What to do: List each line of the data that holds the string "right".

┄┄┄┄┄┄

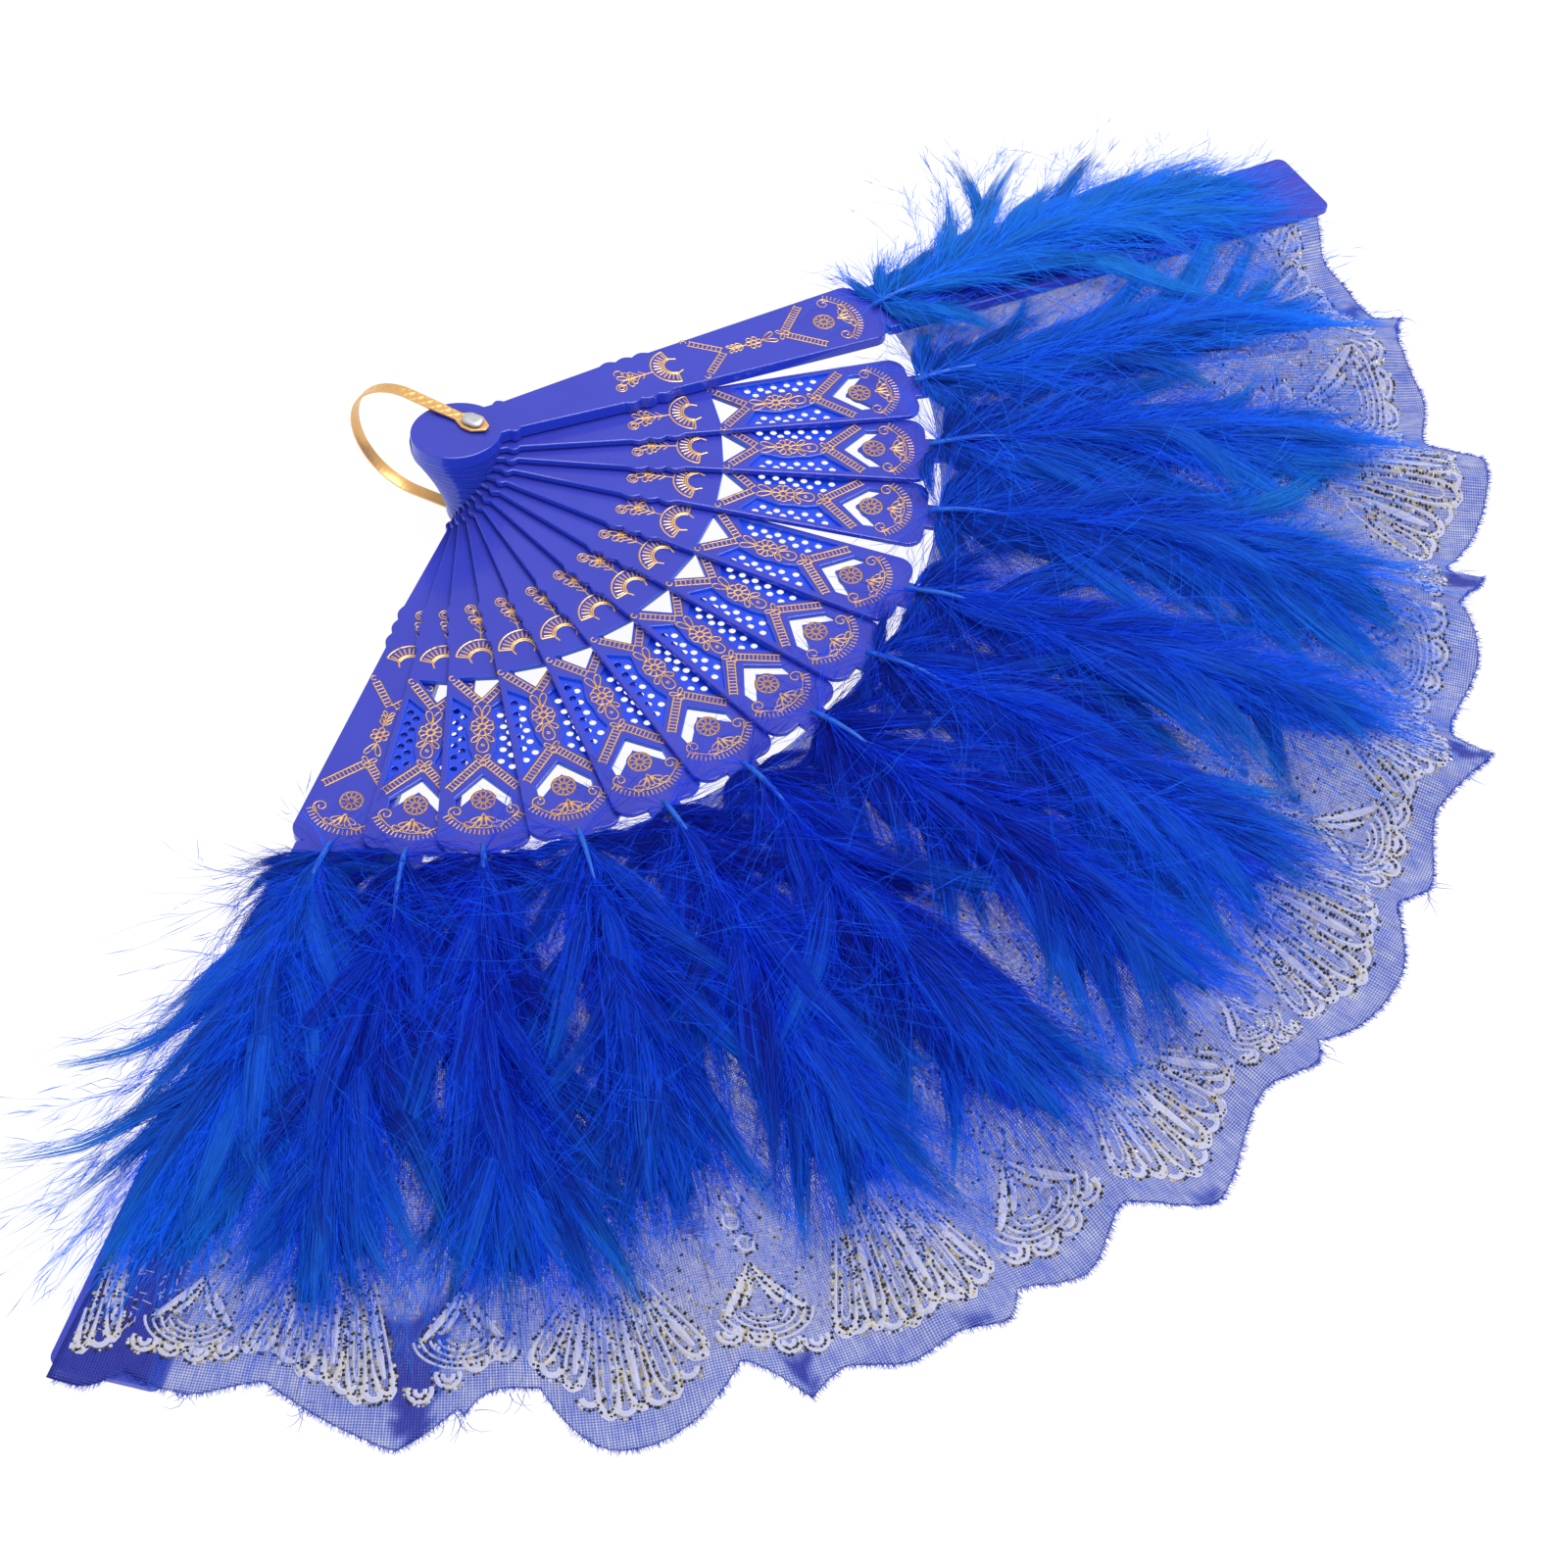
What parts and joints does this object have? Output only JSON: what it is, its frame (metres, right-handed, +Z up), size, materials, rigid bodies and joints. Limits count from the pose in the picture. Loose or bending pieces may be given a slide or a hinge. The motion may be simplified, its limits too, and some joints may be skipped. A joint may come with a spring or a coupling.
{
  "type": "folding fan",
  "caption": "Open folding fan with pierced plastic sticks, a sheer scalloped lace leaf, feather plumes, a rivet and a gilt wrist loop",
  "frame": {"origin": "centre of the flat lower face of the pivot rivet, which stands on the surface that the open fan lies on", "axes": "+Z up along the rivet, +Y along the middle of the open fan, +X to the right towards the back guard, so the fan is widest along X"},
  "size_m": [0.4682, 0.2949, 0.0356],
  "materials": {
    "plastic": "glossy",
    "lace": "sheer",
    "down": "fluffy",
    "gilt": "polished",
    "rivet": "satin"
  },
  "bodies": {
    "back_guard": {"back_guard": "plastic", "feather_00": "down", "pivot_rivet": "rivet"},
    "stick_01": {"stick_01": "plastic", "feather_01": "down", "leaf_panel_01": "lace"},
    "stick_02": {"stick_02": "plastic", "feather_02": "down", "leaf_panel_02": "lace"},
    "stick_03": {"stick_03": "plastic", "feather_03": "down", "leaf_panel_03": "lace"},
    "stick_04": {"stick_04": "plastic", "feather_04": "down", "leaf_panel_04": "lace"},
    "stick_05": {"stick_05": "plastic", "feather_05": "down", "leaf_panel_05": "lace"},
    "stick_06": {"stick_06": "plastic", "feather_06": "down", "leaf_panel_06": "lace"},
    "stick_07": {"stick_07": "plastic", "feather_07": "down", "leaf_panel_07": "lace"},
    "stick_08": {"stick_08": "plastic", "feather_08": "down", "leaf_panel_08": "lace"},
    "stick_09": {"stick_09": "plastic", "feather_09": "down", "leaf_panel_09": "lace"},
    "stick_10": {"stick_10": "plastic", "feather_10": "down", "leaf_panel_10": "lace"},
    "stick_11": {"stick_11": "plastic", "feather_11": "down", "leaf_panel_11": "lace"},
    "front_guard": {"front_guard": "plastic", "feather_12": "down", "leaf_panel_12": "lace"},
    "wrist_loop": {"wrist_loop": "gilt"}
  },
  "joints": [
    {"name": "stick_01_turn", "type": "hinge", "parent": "back_guard", "child": "stick_01", "pos_m": [0, 0, 0], "axis": [0, 0, 1], "range_deg": [-9, 0], "deforming": ["leaf_panel_01", "feather_01", "feather_00"]},
    {"name": "stick_02_turn", "type": "hinge", "parent": "stick_01", "child": "stick_02", "pos_m": [0, 0, 0], "axis": [0, 0, 1], "range_deg": [-9, 0], "deforming": ["leaf_panel_02", "feather_02"]},
    {"name": "stick_03_turn", "type": "hinge", "parent": "stick_02", "child": "stick_03", "pos_m": [0, 0, 0], "axis": [0, 0, 1], "range_deg": [-11, 0], "deforming": ["leaf_panel_03", "feather_03"]},
    {"name": "stick_04_turn", "type": "hinge", "parent": "stick_03", "child": "stick_04", "pos_m": [0, 0, 0], "axis": [0, 0, 1], "range_deg": [-10.5, 0], "deforming": ["leaf_panel_04", "feather_04"]},
    {"name": "stick_05_turn", "type": "hinge", "parent": "stick_04", "child": "stick_05", "pos_m": [0, 0, 0], "axis": [0, 0, 1], "range_deg": [-10.5, 0], "deforming": ["leaf_panel_05", "feather_05"]},
    {"name": "stick_06_turn", "type": "hinge", "parent": "stick_05", "child": "stick_06", "pos_m": [0, 0, 0], "axis": [0, 0, 1], "range_deg": [-11, 0], "deforming": ["leaf_panel_06", "feather_06"]},
    {"name": "stick_07_turn", "type": "hinge", "parent": "stick_06", "child": "stick_07", "pos_m": [0, 0, 0], "axis": [0, 0, 1], "range_deg": [-11, 0], "deforming": ["leaf_panel_07", "feather_07"]},
    {"name": "stick_08_turn", "type": "hinge", "parent": "stick_07", "child": "stick_08", "pos_m": [0, 0, 0], "axis": [0, 0, 1], "range_deg": [-11, 0], "deforming": ["leaf_panel_08", "feather_08"]},
    {"name": "stick_09_turn", "type": "hinge", "parent": "stick_08", "child": "stick_09", "pos_m": [0, 0, 0], "axis": [0, 0, 1], "range_deg": [-13, 0], "deforming": ["leaf_panel_09", "feather_09"]},
    {"name": "stick_10_turn", "type": "hinge", "parent": "stick_09", "child": "stick_10", "pos_m": [0, 0, 0], "axis": [0, 0, 1], "range_deg": [-11, 0], "deforming": ["leaf_panel_10", "feather_10"]},
    {"name": "stick_11_turn", "type": "hinge", "parent": "stick_10", "child": "stick_11", "pos_m": [0, 0, 0], "axis": [0, 0, 1], "range_deg": [-11, 0], "deforming": ["leaf_panel_11", "feather_11"]},
    {"name": "front_guard_turn", "type": "hinge", "parent": "stick_11", "child": "front_guard", "pos_m": [0, 0, 0], "axis": [0, 0, 1], "range_deg": [-14, 0], "deforming": ["leaf_panel_12", "feather_12"]},
    {"name": "wrist_loop_swing", "type": "hinge", "parent": "back_guard", "child": "wrist_loop", "pos_m": [0, 0, 0], "axis": [0, 0, 1], "range_deg": [-80, 80]}
  ],
  "couplings": [
    {"joint": "stick_02_turn", "follows": "stick_01_turn", "ratio": 1},
    {"joint": "stick_03_turn", "follows": "stick_01_turn", "ratio": 1.2222},
    {"joint": "stick_04_turn", "follows": "stick_01_turn", "ratio": 1.1666},
    {"joint": "stick_05_turn", "follows": "stick_01_turn", "ratio": 1.1666},
    {"joint": "stick_06_turn", "follows": "stick_01_turn", "ratio": 1.2222},
    {"joint": "stick_07_turn", "follows": "stick_01_turn", "ratio": 1.2222},
    {"joint": "stick_08_turn", "follows": "stick_01_turn", "ratio": 1.2222},
    {"joint": "stick_09_turn", "follows": "stick_01_turn", "ratio": 1.4444},
    {"joint": "stick_10_turn", "follows": "stick_01_turn", "ratio": 1.2222},
    {"joint": "stick_11_turn", "follows": "stick_01_turn", "ratio": 1.2222},
    {"joint": "front_guard_turn", "follows": "stick_01_turn", "ratio": 1.5555}
  ]
}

┄┄┄┄┄┄

Response below:
What parts and joints does this object have? Output only JSON: what it is, its frame (metres, right-handed, +Z up), size, materials, rigid bodies and joints. Limits count from the pose in the picture. Loose or bending pieces may be given a slide or a hinge. The motion may be simplified, its limits too, and some joints may be skipped. A joint may come with a spring or a coupling.
  "frame": {"origin": "centre of the flat lower face of the pivot rivet, which stands on the surface that the open fan lies on", "axes": "+Z up along the rivet, +Y along the middle of the open fan, +X to the right towards the back guard, so the fan is widest along X"},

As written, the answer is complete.